Dies gilt um so mehr, sollten künftige Bewohner gezwungen sein, unabhängig vom Besitz eines Kraftfahrzeugs zur Finanzierung beizutragen (Umlage der Kosten auf alle Wohneinheiten, nicht kostendeckendes Stellplatzentgelt mit Umlage des Überstands). Nach wie vor ist nicht erkennbar, welchen Beitrag städtische Siedlungs- und Verkehrsplanung zur Erreichung der selbstgesteckten Klimaschutzziele leisten wollen.

Die Aussagen zur Fahrradunterbringung bleiben weiterhin äußerst vage: keine Kapazitätsangabe, abgesehen von der direkten Zugänglichkeit keine qualitativen Festlegungen (soziale Sicherheit, Diebstahlschutz, Art der Zuwegung und Unterbringung, Berücksichtigung der Vielzahl möglicher Bauformen des Fahrrads einschließlich Zubehörs wie Anhänger, Kindersitze u. a.). Hier ist noch immer dringender Nachbesserungsbedarf gegeben.

Energie, Wasser, Begrünung

In den Unterlagen findet sich keinerlei Vorgabe zum Umgang mit Regenwasser resp. zu seiner Nutzung. Allein die Funktion der Dachbegrünung als Abflußpuffer ist erwähnt. Desgleichen fehlen entsprechende Aussagen zu Gewinnung bzw. Einsatz regenerativer Energie. Gerade im Neubau besteht die Chance, innerstädtisch beispielhafte und kostengünstige Umsetzungen vorzusehen.

Zur Bepflanzung sollten nicht allein standortgerechte, sondern vor allem heimische Gewächse zum Einsatz kommen.
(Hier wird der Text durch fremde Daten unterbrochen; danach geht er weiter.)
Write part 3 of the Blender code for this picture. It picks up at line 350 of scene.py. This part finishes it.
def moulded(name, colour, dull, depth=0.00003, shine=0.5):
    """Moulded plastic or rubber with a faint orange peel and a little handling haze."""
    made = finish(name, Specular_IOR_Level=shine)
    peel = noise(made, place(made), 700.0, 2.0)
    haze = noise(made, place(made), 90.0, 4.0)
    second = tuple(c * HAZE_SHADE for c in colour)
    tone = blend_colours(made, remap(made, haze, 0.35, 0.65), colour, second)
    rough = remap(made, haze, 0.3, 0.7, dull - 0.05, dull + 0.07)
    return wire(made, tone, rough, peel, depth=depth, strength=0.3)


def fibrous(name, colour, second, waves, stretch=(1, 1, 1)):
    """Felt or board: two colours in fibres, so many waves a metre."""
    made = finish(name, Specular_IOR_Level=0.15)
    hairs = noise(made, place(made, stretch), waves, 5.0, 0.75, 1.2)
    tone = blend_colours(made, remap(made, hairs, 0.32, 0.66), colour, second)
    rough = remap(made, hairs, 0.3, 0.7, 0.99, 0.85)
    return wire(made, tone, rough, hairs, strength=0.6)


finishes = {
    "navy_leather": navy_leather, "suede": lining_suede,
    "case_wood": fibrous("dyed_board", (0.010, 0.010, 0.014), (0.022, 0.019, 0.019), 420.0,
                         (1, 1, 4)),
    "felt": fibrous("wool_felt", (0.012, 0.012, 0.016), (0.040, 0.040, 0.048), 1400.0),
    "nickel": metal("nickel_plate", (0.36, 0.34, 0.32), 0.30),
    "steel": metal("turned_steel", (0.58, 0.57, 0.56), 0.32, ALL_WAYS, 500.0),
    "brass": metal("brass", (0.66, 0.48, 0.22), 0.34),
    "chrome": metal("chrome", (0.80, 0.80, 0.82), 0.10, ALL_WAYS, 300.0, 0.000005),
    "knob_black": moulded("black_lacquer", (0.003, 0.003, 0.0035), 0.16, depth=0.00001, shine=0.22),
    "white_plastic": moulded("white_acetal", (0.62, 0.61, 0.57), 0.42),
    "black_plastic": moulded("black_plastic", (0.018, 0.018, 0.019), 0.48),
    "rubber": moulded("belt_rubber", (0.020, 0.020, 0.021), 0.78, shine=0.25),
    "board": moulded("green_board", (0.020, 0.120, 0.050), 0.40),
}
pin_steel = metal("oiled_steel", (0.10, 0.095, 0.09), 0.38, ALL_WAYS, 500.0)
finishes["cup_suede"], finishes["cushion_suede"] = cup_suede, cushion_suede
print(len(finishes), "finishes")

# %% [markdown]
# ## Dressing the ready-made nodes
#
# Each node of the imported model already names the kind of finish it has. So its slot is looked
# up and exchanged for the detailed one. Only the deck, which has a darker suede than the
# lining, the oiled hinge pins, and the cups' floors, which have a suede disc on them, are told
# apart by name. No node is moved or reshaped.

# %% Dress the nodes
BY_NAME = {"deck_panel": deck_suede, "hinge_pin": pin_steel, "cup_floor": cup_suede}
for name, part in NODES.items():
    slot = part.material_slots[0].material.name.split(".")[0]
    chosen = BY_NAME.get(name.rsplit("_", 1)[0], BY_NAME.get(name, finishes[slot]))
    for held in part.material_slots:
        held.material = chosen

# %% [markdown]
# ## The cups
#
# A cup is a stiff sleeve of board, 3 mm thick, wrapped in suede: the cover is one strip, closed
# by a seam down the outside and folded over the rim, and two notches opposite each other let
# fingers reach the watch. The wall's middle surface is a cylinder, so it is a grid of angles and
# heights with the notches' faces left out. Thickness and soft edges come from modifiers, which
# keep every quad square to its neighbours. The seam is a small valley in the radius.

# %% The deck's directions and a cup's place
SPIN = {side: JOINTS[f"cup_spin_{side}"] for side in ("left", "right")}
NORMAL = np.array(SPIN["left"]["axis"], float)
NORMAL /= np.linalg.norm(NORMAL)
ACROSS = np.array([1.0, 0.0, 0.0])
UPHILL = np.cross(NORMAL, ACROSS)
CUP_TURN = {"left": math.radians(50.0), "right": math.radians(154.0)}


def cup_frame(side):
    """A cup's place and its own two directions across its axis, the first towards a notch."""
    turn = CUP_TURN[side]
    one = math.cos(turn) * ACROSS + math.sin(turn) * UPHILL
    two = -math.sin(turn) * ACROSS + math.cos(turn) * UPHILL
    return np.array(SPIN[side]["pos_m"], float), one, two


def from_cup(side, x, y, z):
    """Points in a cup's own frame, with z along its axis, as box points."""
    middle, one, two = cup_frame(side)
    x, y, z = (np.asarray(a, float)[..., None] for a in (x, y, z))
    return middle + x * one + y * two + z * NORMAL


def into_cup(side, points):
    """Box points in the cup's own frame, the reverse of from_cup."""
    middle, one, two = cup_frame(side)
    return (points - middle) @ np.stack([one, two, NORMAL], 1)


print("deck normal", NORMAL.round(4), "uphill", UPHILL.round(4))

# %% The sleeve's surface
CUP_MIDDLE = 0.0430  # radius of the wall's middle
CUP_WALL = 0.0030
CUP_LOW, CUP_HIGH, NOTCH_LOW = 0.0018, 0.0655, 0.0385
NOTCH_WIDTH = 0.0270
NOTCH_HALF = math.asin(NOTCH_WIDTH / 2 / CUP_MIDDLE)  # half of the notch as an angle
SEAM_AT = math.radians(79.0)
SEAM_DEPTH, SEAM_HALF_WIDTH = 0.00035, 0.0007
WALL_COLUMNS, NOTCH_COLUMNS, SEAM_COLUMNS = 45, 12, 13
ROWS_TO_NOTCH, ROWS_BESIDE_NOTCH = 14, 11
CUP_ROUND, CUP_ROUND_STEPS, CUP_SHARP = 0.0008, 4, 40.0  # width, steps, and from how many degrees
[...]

Denn diese bieten der Kleintierfauna erhebliche bessere Existenzgrundlagen als importierte, welche selbst mehrere hundert Jahre nach ihrer Ansiedlung nur von verschwindend wenig Arten besiedelt und genutzt werden.

Schlußanmerkung

Trotz idealtypischer Voraussetzungen verzichtet die vorliegende Planung auf jeglichen innovativen Ansatz. Eine gründliche Überarbeitung unter Berücksichtigung der vorstehenden Ausführungen ist unabdingbar.